Hash Maps/Dynamic Resizing: Difference between revisions

Latest revision as of 04:30, 8 June 2026

Hash Maps: Dynamic Resizing

Once we have our hash table implemented, we'll want to start adding lots of items. But we have to strike a balance.

The load factor α = n/m relates the number of items stored (n) to the number of slots (m, the output space of the hash function).

The smaller the output space, the smaller our map is in memory. But with chaining, a smaller m means a higher load factor, leading to longer linked lists (average length α = n/m). As α grows, operations drift from O(1) toward O(n).

On the other hand, if we make m too large, we waste memory on empty slots.

Dynamic resizing maintains the balance on-the-fly by growing and shrinking the table as items are inserted and deleted. The concept is similar to the dynamic array resizing used by the PythonList class in Java, which implements a dynamically expanding and shrinking array.

Growing the table

Growing the table from size m to size m' requires the following steps:

Allocate a new table of size m'
Build a new hash function h' suited to output space m'
Rehash every item: for each key-value pair in T, compute h'(key) and insert into T'

The cost of a single resize is:

O(n) at least (to rehash all n items)
In general: O(n + m + m')

A new hash function is necessary because the original hash function was designed for output space m. Each key must be re-hashed to map into the new range.

How much to grow?

If we grow the table by a constant amount each time (e.g., m' = m + c), the cost of n insertions becomes a triangular number:

$\Theta(1 + 2 + 3 + \dots + n) = \Theta(n^2)$

We resize frequently, and each resize touches every item — hence the quadratic total.
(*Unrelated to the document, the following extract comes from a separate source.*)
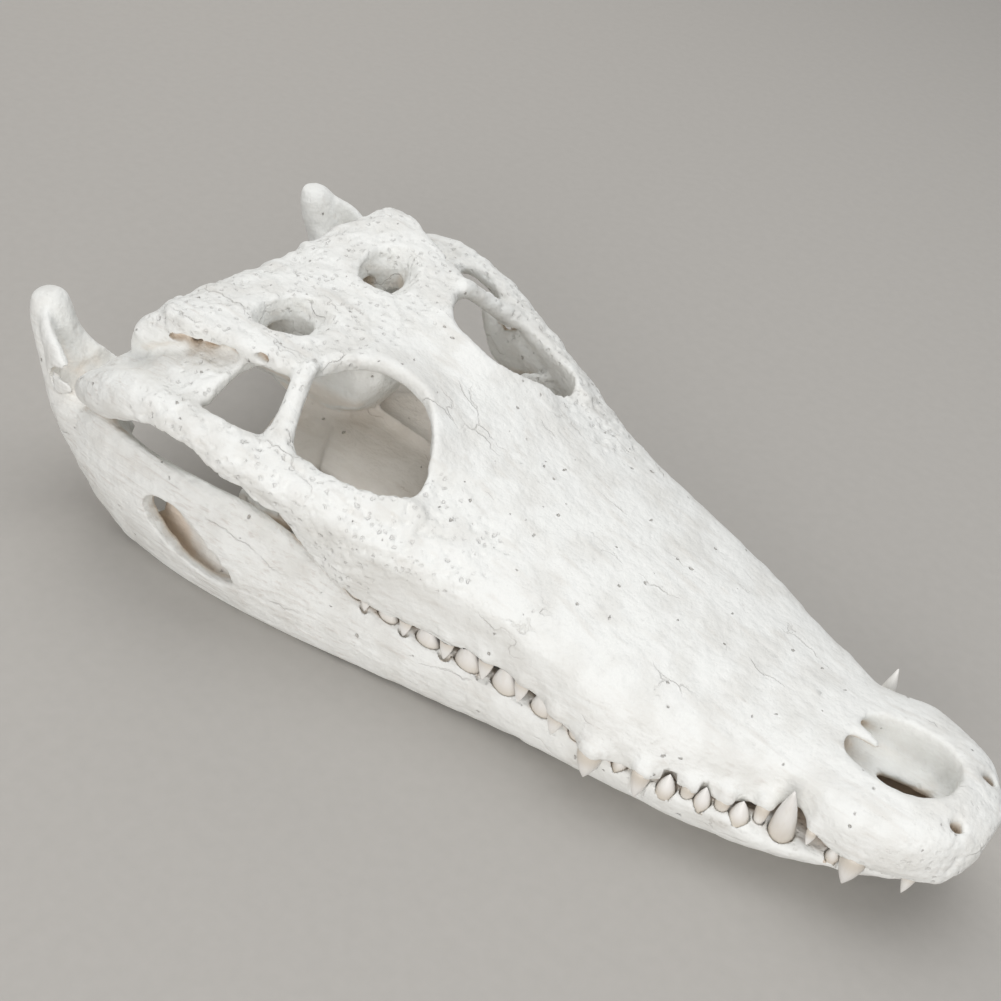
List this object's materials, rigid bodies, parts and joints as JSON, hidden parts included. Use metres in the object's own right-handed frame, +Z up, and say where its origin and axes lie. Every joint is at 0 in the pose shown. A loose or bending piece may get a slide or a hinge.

Doubling strategy: If we instead double the table size (m' = 2m), the cost of n insertions is dramatically better. The resize costs form a geometric series:

$\Theta(1 + 2 + 4 + 8 + \dots + n) = \Theta(n)$

The series sums to at most 2n. Spread across n insertions, this gives O(1) amortized cost per insertion. Only O(log n) of the operations (the resizes themselves) are expensive.

Shrinking the table

When items are deleted and the load factor drops too low, the table should shrink to reclaim memory.
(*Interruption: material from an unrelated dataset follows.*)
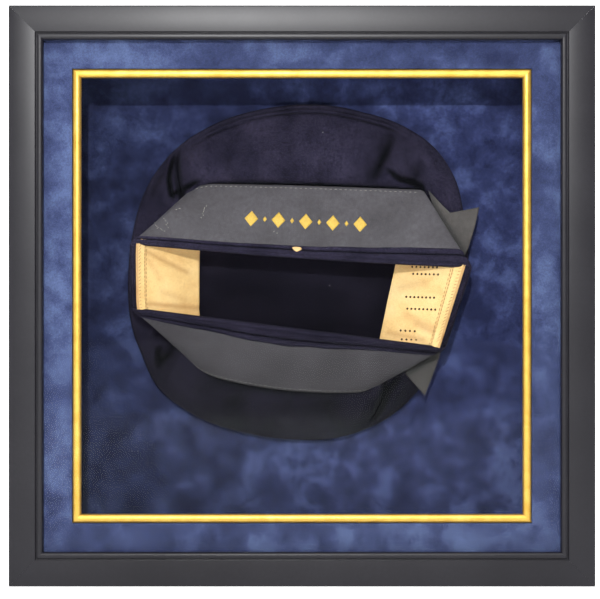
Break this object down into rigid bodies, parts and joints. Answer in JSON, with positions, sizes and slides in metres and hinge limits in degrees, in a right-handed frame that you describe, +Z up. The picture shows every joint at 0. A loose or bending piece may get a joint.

A naive approach would shrink by half whenever the table is less than half full (n < m/2). However, this causes thrashing: with alternating insertions and deletions near the boundary, every operation could trigger a Θ(n) resize.
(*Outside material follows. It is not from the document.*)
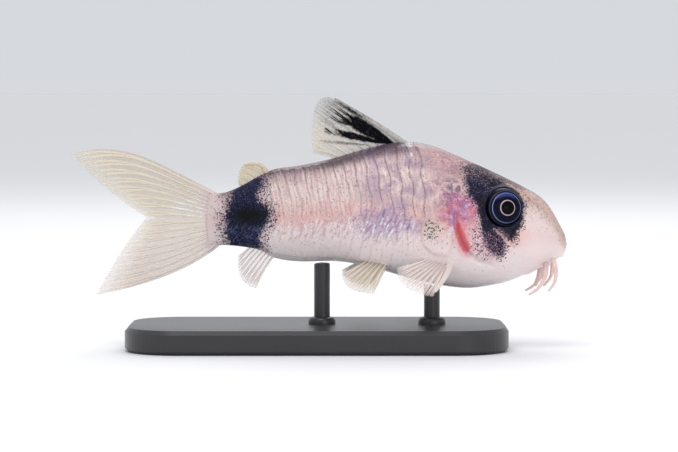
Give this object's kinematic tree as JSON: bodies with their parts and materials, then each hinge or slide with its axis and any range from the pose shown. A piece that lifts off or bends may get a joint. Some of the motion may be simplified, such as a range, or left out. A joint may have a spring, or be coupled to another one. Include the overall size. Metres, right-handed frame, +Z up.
{
  "type": "corydoras catfish",
  "caption": "Life-size still model of a small armoured catfish: plated flanks, spiny fins, forked tail and barbels, held by two rods on a flat display stand.",
  "frame": {"origin": "on the underside of the stand's base, midway between the tip of the snout and the tip of the tail fin, on the fish's mid-plane", "axes": "+X to the snout, +Y to the fish's left side, +Z up"},
  "size_m": [0.05, 0.0206, 0.0252],
  "materials": {
    "skin": "moist semi-gloss painted skin",
    "eye": "clear gloss over a dark iris",
    "gill_cover": "moist semi-gloss painted skin",
    "barbel": "moist semi-gloss",
    "fin": "thin translucent membrane over pale rays",
    "stand": "satin black"
  },
  "bodies": {
    "root": {"head": "skin", "trunk": "skin", "tail_peduncle": "skin", "dorsal_fin": "fin", "adipose_fin": "fin", "anal_fin": "fin", "caudal_fin_upper_lobe": "fin", "caudal_fin_lower_lobe": "fin", "eye_left": "eye", "eye_right": "eye", "gill_cover_left": "gill_cover", "gill_cover_right": "gill_cover", "pectoral_fin_left": "fin", "pectoral_fin_right": "fin", "pelvic_fin_left": "fin", "pelvic_fin_right": "fin", "barbel_upper_left": "barbel", "barbel_upper_right": "barbel", "barbel_lower_left": "barbel", "barbel_lower_right": "barbel", "barbel_chin_left": "barbel", "barbel_chin_right": "barbel", "stand_base": "stand", "stand_rod_front": "stand", "stand_rod_rear": "stand"}
  },
  "joints": []
}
Solution: shrink when the table is one-quarter full.

When n < m/4, shrink the table by half (m' = m/2)

After shrinking from m to m/2 with n = m/4 items, the load factor becomes (m/4) / (m/2) = 1/2. To trigger another resize from this state:

A grow would require n to exceed 3m'/4 = 3m/8 — inserting m/8 more items.
A shrink would require n to drop below m'/4 = m/8 — deleting m/8 more items.

Either way, Θ(m) operations must occur before the next resize, preventing the thrashing scenario.

With this strategy, both insertions and deletions have amortized cost Θ(1).

Amortization

An operation has amortized cost T(n) if any sequence of k such operations takes at most $k \cdot T(n)$ time.

With the doubling/halving strategy described above, k insertions (or k deletions) take Θ(k) total time, yielding O(1) amortized cost per operation.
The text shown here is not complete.